A recent case decided by the U. S. District Court for the Southern District of Florida illustrates how liability is determined in an individual's claim that he or she was retaliated against for filing for workers' compensation benefits. In that case, Humphrey v. Sears Roebuck & Co., 192 F.Supp.2d 1371 (S.D. Fla. 2002), the court applied the same analysis used in retaliation claims under the federal Title VII of the Civil Rights Act.
When establishing the necessary elements for a claim of retaliatory discharge under the Florida workers' compensation statute, an injured employee must show: 1) she engaged in a statutorily protected activity; (2) she suffered an adverse employment action; and (3) the adverse action was in some way related to the protected activity.

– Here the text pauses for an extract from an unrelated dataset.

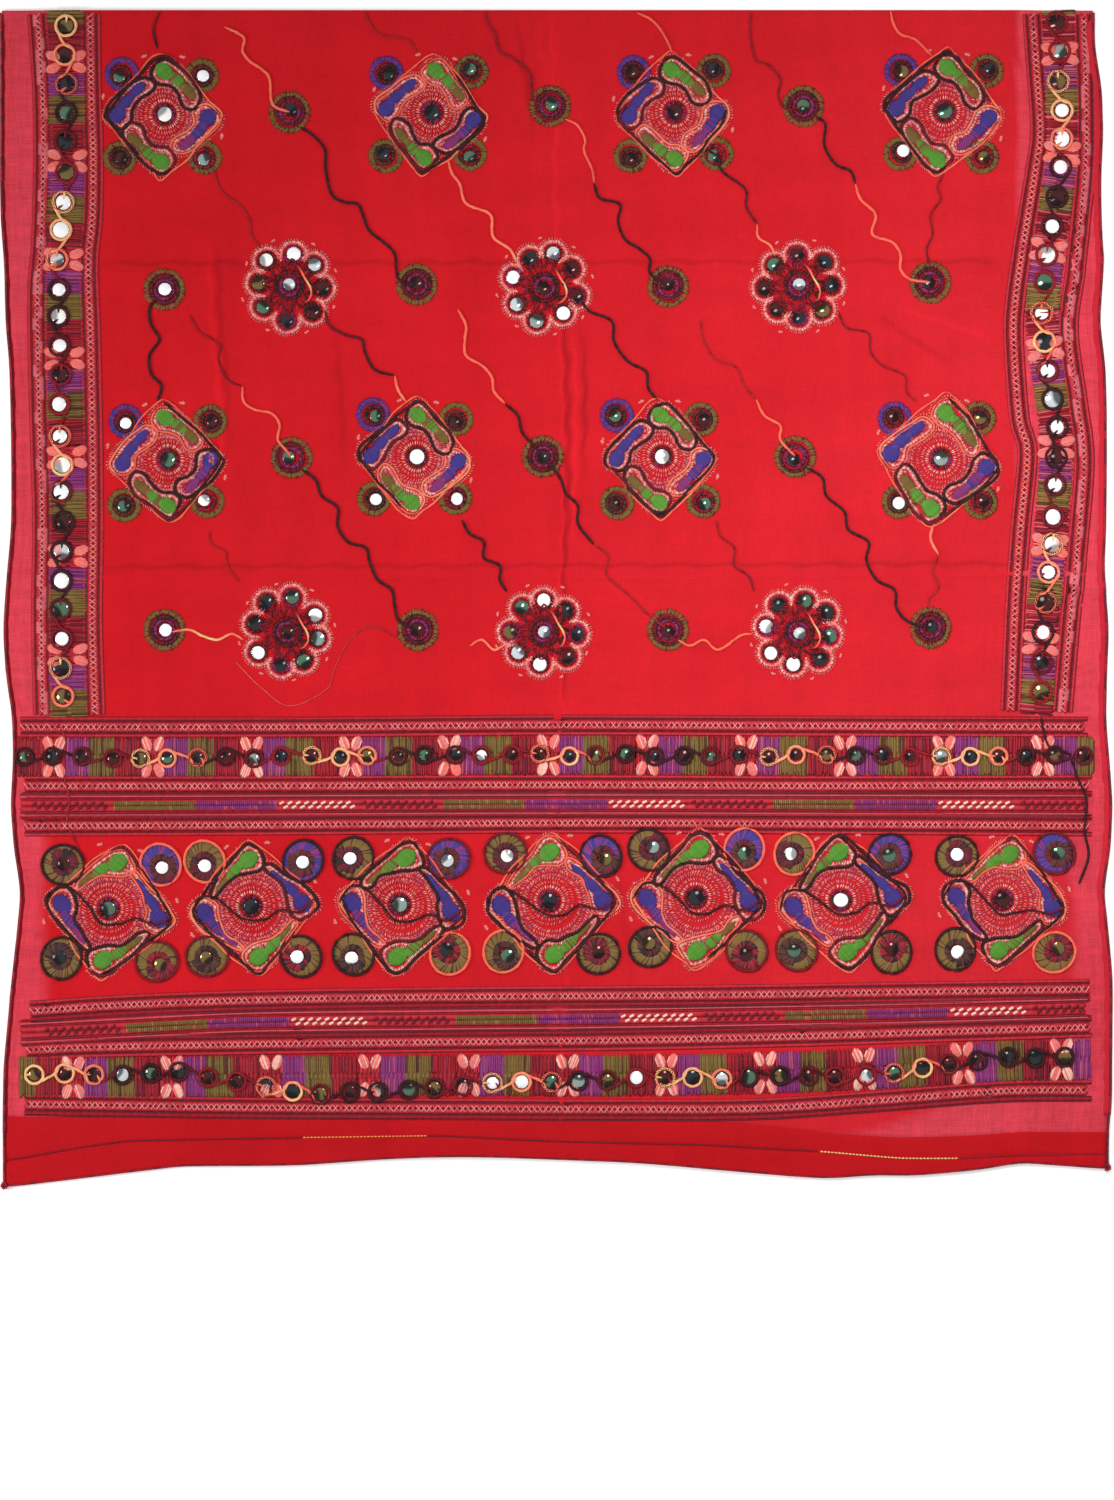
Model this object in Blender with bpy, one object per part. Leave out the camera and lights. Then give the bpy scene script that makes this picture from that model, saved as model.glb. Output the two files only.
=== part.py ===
"""A long dupatta of thin red cotton, folded once across its middle and laid flat.

The half that shows is one wall of cloth. It turns over at the fold and lies on the hidden half.
Lengths are in metres, +Z is up, the fold is at +Y and the end hem at -Y.
Tables give "down", the distance from the fold, and "across", the distance from the left edge's widest line.
"""
import bisect
import math

import bmesh
import bpy

MM = 0.001

# Driving dimensions
WIDTH = 1068 * MM            # across the cloth, between its widest lines
HALF_LENGTH = 1130 * MM      # from the fold to the lowest point of the end hem
WALL = 1.2 * MM              # one layer of cloth
GAP = 0.3 * MM               # between pieces that touch
UNDER_THICKNESS = 2.0 * MM   # the hidden half, with its sides turned in
FOLD_PUFF = 1.0 * MM         # how far the fold stands above the pressed cloth
FOLD_RETURN = 9 * MM         # cloth that is back under the fold before the hidden half starts
LEFT_HEM_WIDTH = 4.8 * MM
RIGHT_HEM_WIDTH = 8.0 * MM
ROLLED_HEM_HEIGHT = 2.2 * MM
TURNED_LAYER = 0.9 * MM      # the end hem's inner layer
TUCK_CLEARANCE = 4 * MM      # the upper cloth stays level this far past the hidden half
PITCH = 40 * MM              # spacing of the plain grid lines
FOLD_STEPS = 8               # facets round the fold

# Side edges: distance in from the widest line on each side, a row for each turn of the edge
SIDE_EDGES = (
    # down, left_in, right_in
    (0, 6, 27),
    (10, 1, 23),
    (48, 0, 15),
    (95, 0, 9),
    (182, 0, 12),
    (226, 2, 9),
    (262, 6, 9),
    (296, 5, 13),
    (342, 9, 7),
    (460, 11, 6),
    (520, 10, 7),
    (549, 6, 9),
    (590, 3, 4),
    (625, 4, 5),
    (670, 11, 7),
    (710, 13, 4),
    (768, 10, 0),
    (803, 13, 2),
    (849, 20, 9),
    (895, 15, 3),
    (941, 10, 0),
    (987, 6, 4),
    (1033, 2, 0),
    (1079, 4, 4),
    (1130, 6, 9),
)

# Lower edge: rise above its lowest line, and depth of the hem there
END_EDGE = (
    # across, rise, hem_depth
    (8, 0, 50),
    (38, 5, 50),
    (77, 13, 53),
    (115, 18, 50),
    (182, 20, 47),
    (288, 21, 46),
    (355, 26, 42),
    (442, 29, 39),
    (538, 26, 41),
    (614, 23, 43),
    (672, 18, 46),
    (730, 13, 46),
    (797, 8, 43),
    (845, 12, 36),
    (878, 11, 36),
    (960, 19, 31),
    (987, 24, 29),
    (1018, 20, 32),
    (1068, 17, 35),
)

# Hidden half: distance in from the widest line on each side
UNDER_SIDES = (
    # down, left_in, right_in
    (0, 55, 93),
    (640, 55, 93),
    (720, 53, 78),
    (855, 52, 46),
    (930, 53, 46),
    (1010, 60, 52),
    (1130, 78, 64),
)

# Hidden half: where its own end lies
UNDER_END = (
    # across, down
    (0, 1078),
    (760, 1078),
    (840, 1066),
    (1010, 1000),
    (1068, 985),
)

# Press creases and the folds of the margins, as soft ridges of the upper cloth
CREASES = (
    # across_1, down_1, across_2, down_2, height, half_width
    (540, 0, 540, 1060, 1.6, 6.0),
    (96, 253, 980, 253, 1.2, 6.0),
    (96, 545, 1060, 545, 1.4, 6.0),
    (1000, 205, 1046, 290, 2.6, 16.0),
    (990, 560, 1046, 545, 2.0, 14.0),
    (20, 640, 80, 618, 1.8, 14.0),
    (180, 225, 222, 480, 1.4, 16.0),
    (850, 300, 1000, 350, 1.4, 18.0),
    (500, 15, 525, 160, 1.4, 14.0),
    (60, 1010, 330, 1035, 1.8, 20.0),
    (640, 1000, 980, 1030, 1.8, 20.0),
    (120, 745, 420, 760, 1.2, 20.0),
    (700, 745, 1000, 735, 1.2, 20.0),
)

# Slow waves over the whole cloth
WAVES = (
    # wavelength_across, wavelength_down, phase, height
    (430, 610, 0.4, 0.5),
    (270, 380, 2.1, 0.4),
    (190, 240, 4.3, 0.3),
)

COLOURS = {
    # linear red, green, blue
    "field_red": (0.672, 0.0123, 0.0212),
    "hidden_red": (0.500, 0.0100, 0.0170),
    "hem_red": (0.597, 0.0060, 0.0130),
}


def clear_scene():
    for item in list(bpy.data.objects):
        bpy.data.objects.remove(item)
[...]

An employee has shown a causal connection between her protected activity and the adverse employment action when she has provided evidence that: (1) the employer became aware of the protected conduct; and (2) there was a close temporal proximity between that awareness and the subsequent job termination.
At that point, the employer must offer a legitimate and nondiscriminatory reason for the termination. If this is done, the burden goes back to the employee to show that the employer's reason is a pretext, that the reason had no basis in fact, that it was not the true factor motivating the termination decision, or that the employer's reason was not sufficient to motivate the decision.
As stated above, the Humphrey case illustrates these points. The plaintiff in that case had delivered two doctors' notes to her supervisor on December 19 or 20, 2000. One of the notes said she would be able to return to work on light duty on December 28, and she claimed to have asked her supervisor to fill out a workers' compensation claim form on December 24, 2000.
On January 4, 2001, the employee had not appeared for work nor called to be excused in accordance with the employer's policy, and her employment was terminated. She later claimed she did not know she had been scheduled to work those dates, and she sued for retaliation under the Florida Workers' Compensation Act.
Using the analysis described above, the district court found the employee had established the grounds for a case of retaliation based on the timing of her termination which occurred 11 days after she filed a claim for workers' compensation benefits. However, the court found the employer's reason for the termination (her no-call/no-show) had a basis in fact and was not a pretext. Thus, the court found the employer had not retaliated against the employee in violation of the statute and dismissed the claim.
Editors Note: Filing a workers' compensation claim does not prevent an employer from justifiably terminating an employee for a legitimate nondiscriminatory reason, such as failure to perform. However, as this case illustrates, an employee easily can establish the grounds for a claim of retaliation based on the timing of events, if the termination or other adverse job action is in close proximity to the time the claim for benefits was made. Therefore, it is particularly important for an employer to make sure there is a good foundation supported by a documented recording of the facts for any adverse employment action occurring soon after a workers' compensation claim is filed.